When the names of the 167 men who perished in the Piper Alpha disaster are read aloud at the 30th anniversary memorial service, Geoff Bollands will recognise all too many of them.
The former offshore worker, 70, is travelling to Aberdeen with his son Paul to pay his respects to the colleagues and friends who did not make it off the blazing platform on July 6, 1988. Mr Bollands is one of 61 men who survived the world's worst offshore tragedy.
Three decades on, he still cannot understand how the mistakes that led to flames engulfing the platform were made.
It's something he discusses in his book Baptism of Fire: Life, Death and Piper Alpha, published this month, and has touched upon in the more than 150 talks he has given around the world about his experience of surviving the disaster.
Mr Bollands, from Middlesbrough, said: "I've always just felt grateful that I got off.
"I've always talked about it - my doctor encouraged me to. It seems like the more I talk about it, the easier it gets.
"But I've got to say that as I wrote the book I had some quite emotional times. I shed the odd tear."
The father of three was working as a production operator in the control room on the night of the disaster.
What started as a routine issue - a pump shutdown - quickly escalated and a blast threw him 15ft across the room.
A cloud of gas condensate, leaking from a pump missing a safety valve, had ignited.

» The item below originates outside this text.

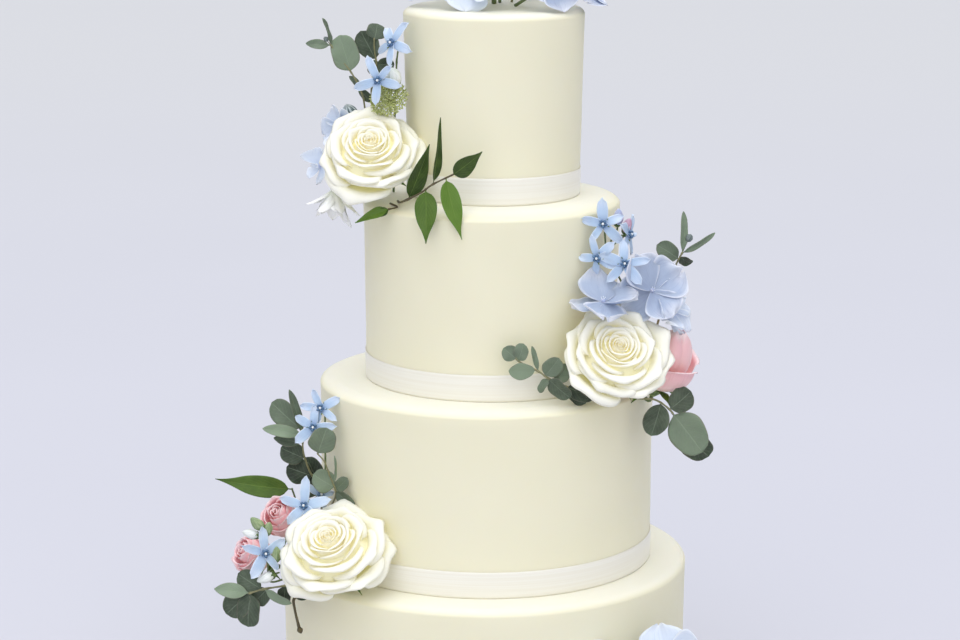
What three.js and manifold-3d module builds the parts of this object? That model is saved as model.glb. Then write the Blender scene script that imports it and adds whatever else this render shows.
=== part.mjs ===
// A four-tier wedding cake: plain round tiers under ivory sugarpaste, a satin ribbon round the foot of each,
// and five clusters of fresh flowers, one on the top, one at the foot and one on each ledge between.
// Millimetres, +Z up. The origin is the middle of the underside, and the front faces -Y.
import * as THREE from 'three';
import { mergeVertices } from 'three/addons/utils/BufferGeometryUtils.js';
import Module from 'manifold-3d';

const wasm = await Module();
wasm.setup();

// Driving dimensions of the cake.
const TIER_PITCH = 127.5;
// Each tier: its radius half way up, its shift to the right, how far the wall leans out on either side of
// half way, and how far the rounded edge reaches in from the wall and down from the top.
const TIERS = {
  foot: { radius: 140.7, shift: 0, lean: 0.8, edgeIn: 9, edgeDown: 5 },
  third: { radius: 115.4, shift: 1, lean: 0.4, edgeIn: 12, edgeDown: 5 },
  second: { radius: 87.2, shift: 3.9, lean: 1, edgeIn: 20, edgeDown: 6.5 },
  top: { radius: 60.2, shift: 5.4, lean: 1.5, edgeIn: 8, edgeDown: 5 },
};
const EDGE_STEPS = 2;
const RIBBON_HEIGHT = 19;
const RIBBON_THICKNESS = 0.8;
const GAP = 0.3;
const SEGMENTS = 28;

// Driving dimensions of the flowers.
const ROSE_WIDTH = 76;
const ROSE_PETALS = 5;
const LEAF_THICKNESS = 0.8;
const PETAL_THICKNESS = 0.9;
const STEM_SIDES = 3;
const ROOT_SINK = 0.3;
const STALK_SHARE = 0.75;
const ROSE_BACK = 19;
const ROSE_STALK = 1.8;
const PINK_STALK = 1.3;
const PINK_BACK_SHARE = 0.53;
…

An injured hip and thick black smoke hampered attempts to get an alert out and start the fire pumps.
He managed to escape Piper Alpha by climbing down a rope tied to a handrail and was picked up by a small rescue boat, taking one of two places left on it.
He could only watch in horror as one explosion after another tore the platform apart and the accommodation block fell into the sea.
"My injuries (from the initial blast) saved my life really," said Mr Bollands.
"Because I knew I couldn't do much and I got off. I would have stayed behind like the other lads did."
It was established that a pump men had been working on was brought back into use without anyone realising it no longer had a vital safety valve.
Mr Bollands, who left the industry to become a financial adviser, said: "I can't understand why the job wasn't handed over from one shift to another.
"Thirty years later I still don't know the answer to that. Because they were conscientious, reliable colleagues of mine.
"Three people should have handed it over, three people should have received it. And out of six of them, five were killed."
Mr Bollands said there was unlikely ever to be repeat of the scale of the Piper Alpha disaster, in part due to the 106 recommendations made by Lord Cullen following a public inquiry. Each was accepted by the industry.
He said: "The offshore installations are just a lot safer. For example, and it seems obvious now, but our hotel facility was next to the gas module - we should have been as far away from it as we possibly could.
"It was and still is the worst disaster in the offshore oil industry and that is where it needs to stay. It is a very sad record that hopefully will never be beaten."
Mr Bollands spent the aftermath of the tragedy attending enquiries and recovering from post-traumatic stress disorder (PTSD).
Thirty years on, he will travel to Aberdeen to attend a service at the Piper Alpha memorial in the city's Hazelhead Park on Friday.
He will never forget those who died or stop being thankful for his own survival.
The grandfather said of the psychological impact of the disaster: "I didn't even know I had PTSD - people told me afterwards I had it.
"I didn't get any professional help. My wife Christine was a nurse and kept trying to get me to go to a psychiatrist.
"I wouldn't, I just kept saying there was nothing wrong with me, and it was everybody else.
"I got better when I decided not to go back to work offshore. I got on with my life, as my wife put it."